Önümüze konulan anayasa taslağı Türkiye’nin bölünmesinin kendi ulusal çıkarlarına uygun olduğunu iddia eden Amerikalıların kendi çıkarlarını hayata geçirebilmek için yapılması gerekenleri yansıtmaktadır.
 Onlar, milyonlarca insanın kanı ve gözyaşı pahasına  kendi ülkelerinin menfaatlerini kovalamaktadırlar.
Orta doğu coğrafyasının altı petrol ve doğalgaz zenginidir. Bu nedenle emperyalistler bu bölgede egemenlik sağlayarak bu zenginlikten en büyük payı elde etmek istemektedirler.
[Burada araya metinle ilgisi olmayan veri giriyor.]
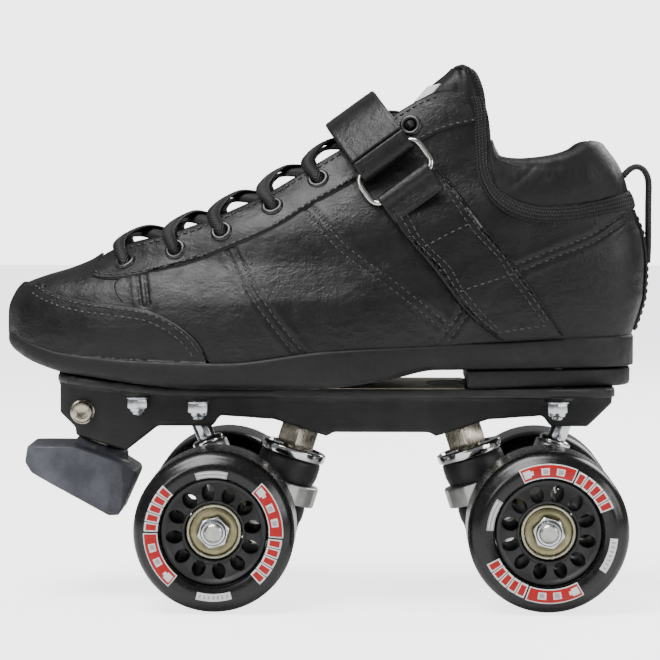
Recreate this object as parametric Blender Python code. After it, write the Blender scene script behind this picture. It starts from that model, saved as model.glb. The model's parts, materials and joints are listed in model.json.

Irak, Suriye ve Türkiye’nin bölünmesi ve bu bölgede kukla bir devlet kurdurmak Amerika’nın bu petrol ve doğalgaza egemen olmak isteğinin bir sonucudur.
Bize düşen ise bu oyunu görüp bu oyuna gelmemektedir. Ülkelerin ne ezeli dostları ve ne de ebedi düşmanları vardır, ülkelerin menfaatleri vardır. Ülkeleri yönetenler kendi vatandaşlarının mutluluğu için ellerinden geleni yaparlar. Bu onların görevidir de.
Ama biz Amerika böyle istiyor diye kendi elimizle bu ülkeyi Amerika’nın çıkarlarına hizmet etmek için, yürütme, yasama ve yargı gücünü bir adamın eline vererek bölünmeye götürmemeliyiz. “Amerika ne derse o” dememek için referandum da HAYIR demeliyiz.

Ama eğer referandumdan “evet” çıkarsa, Tayyip Erdoğan partisinin dolayısıyla kendisinin siyasal gücü sayesinde istediği zaman ayrıca parlamentoyu da kullanabilecektir.